A 2009 Pew poll found that Americans were concerned about domestic Islamic extremism (the poll was conducted in the wake of the deadly Fort Hood Army base murders) — 79 percent of the public was “very or somewhat concerned about the rise of Islamic extremism in the United States.” If four-fifths of the public is troubled by the rise of American-based Islamic extremism, and there are headline-making incidents to support that concern, one doesn’t have to be George Gallup to conclude that, like it or not, it will impact attitudes toward Islam and, likely, American Muslims.
Nothing justifies extrapolating from individuals to the larger group in terms of stereotyping and bigotry, but the events of the past decade have clearly put Americans’ tolerance to the test and attitudinal shifts — if not actions — can be the result; the death of bin Laden is but one step in the right direction. Fewer American Muslims heeding the siren call of religious martyrdom would help as well.
MPAC’s president, Salam Al-Marayati, in a post-bin Laden statement buttressed his hopeful message of a “new era” dawning with an analysis that concluded that bin Laden was essentially an outlier in the Muslim world: “His acts of senseless terror have been met with moral outrage by Muslims worldwide at every turn in the past decade.” The logic presumably being that if the outlier is gone, saner heads will prevail in the Muslim world.
If only that were true. The sad reality is that bin Laden had, and likely still has, a sympathetic audience for his fanaticism in large swaths of the Muslim world.
A largely ignored Pew poll that came out last week confirmed this fear. Despite its rosy headline — “Osama Bin Laden Largely Discredited Among Muslim Publics in Recent Years” — the numbers in the study belie the title’s optimism. While “confidence in Osama bin Laden” has declined in recent years in Indonesia (from 60 to 26 percent), Pakistan (52 to 18 percent), Egypt (27 to 22 percent) and the Palestinian territories (72 to 34 percent). The actual number of those with “confidence in bin Laden to do the right thing in world affairs” in just those four population centers totals 183 million Muslims. That means that nearly 200 million people in the world have “confidence” in an avowed mass murderer who advocated religious war and genocide.

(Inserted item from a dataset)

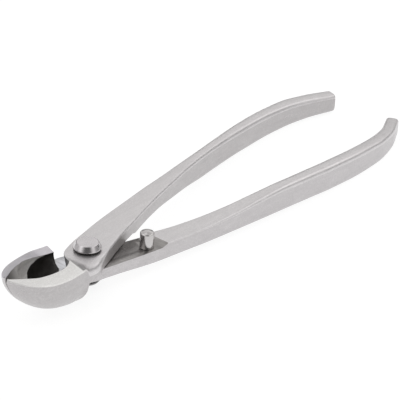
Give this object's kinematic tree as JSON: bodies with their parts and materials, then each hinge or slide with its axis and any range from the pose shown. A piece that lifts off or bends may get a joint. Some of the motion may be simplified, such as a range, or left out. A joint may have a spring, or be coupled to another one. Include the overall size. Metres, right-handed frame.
{
  "type": "bonsai knob cutter",
  "caption": "Bonsai knob cutter: crossed forged levers on a headed rivet, half-bowl jaws that close edge to edge, and long bare handles that curve inwards.",
  "frame": {"origin": "on the pivot axis, at the centre of the lower rivet head's flat face; the levers lap 7.1 mm above it", "axes": "+X towards the handles' ends, +Z along the pivot axis, out of the bowl's open side; the upper lever's jaw is at -Y and its handle at +Y"},
  "size_m": [0.2056, 0.0506, 0.0201],
  "materials": {
    "upper_lever": "satin-blasted stainless steel, fine brushing along the handle, ground rim",
    "lower_lever": "satin-blasted stainless steel, fine brushing along the handle, ground rim",
    "pivot_rivet": "turned stainless steel, half polished",
    "rivet_cap": "turned stainless steel, half polished",
    "washers": "plain stamped steel, dark with oil",
    "stop_pin": "turned stainless steel, polished"
  },
  "bodies": {
    "lower_body": {"lower_lever": "lower_lever", "stop_pin": "stop_pin", "pivot_rivet": "pivot_rivet", "rivet_cap": "rivet_cap", "upper_washer": "washers", "lower_washer": "washers"},
    "upper_body": {"upper_lever": "upper_lever"}
  },
  "joints": [
    {"name": "jaw_pivot", "type": "hinge", "parent": "lower_body", "child": "upper_body", "pos_m": [0, 0, 0.0071], "axis": [0, 0, 1], "range_deg": [0, 35]}
  ]
}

As one reads that fact, it is important to keep in mind that in recent history there haven’t been many mass murderers who explicitly boasted of their gory exploits; few preened about killing innocent men, women and children. They might use code words and metaphors, but open blood lust hasn’t been common practice. Bin Laden was an exception — there was no ambiguity in his goals. Nevertheless, he had/has hundreds of millions of admirers. Hardly the “moral outrage of the Muslim world” that MPAC described.
MPAC and its leadership have expressed admirable goals, to “turn the page on a decade of terror led by bin Laden and al-Qaeda … (whose) pro-violence messages have been exposed as bankrupt and misguided.” But turning that page is not advanced by reflexively claiming victim status, by decrying Americans’ response to terror and plots of terror, and by candy-coating what is clearly a serious problem in the Islamic world that won’t likely disappear with bin Laden’s demise.
David A. Lehrer is president and Joe R. Hicks vice president of Community Advocates Inc. (cai-la.org), a Los Angeles-based human relations organization headed by former mayor Richard J. Riordan.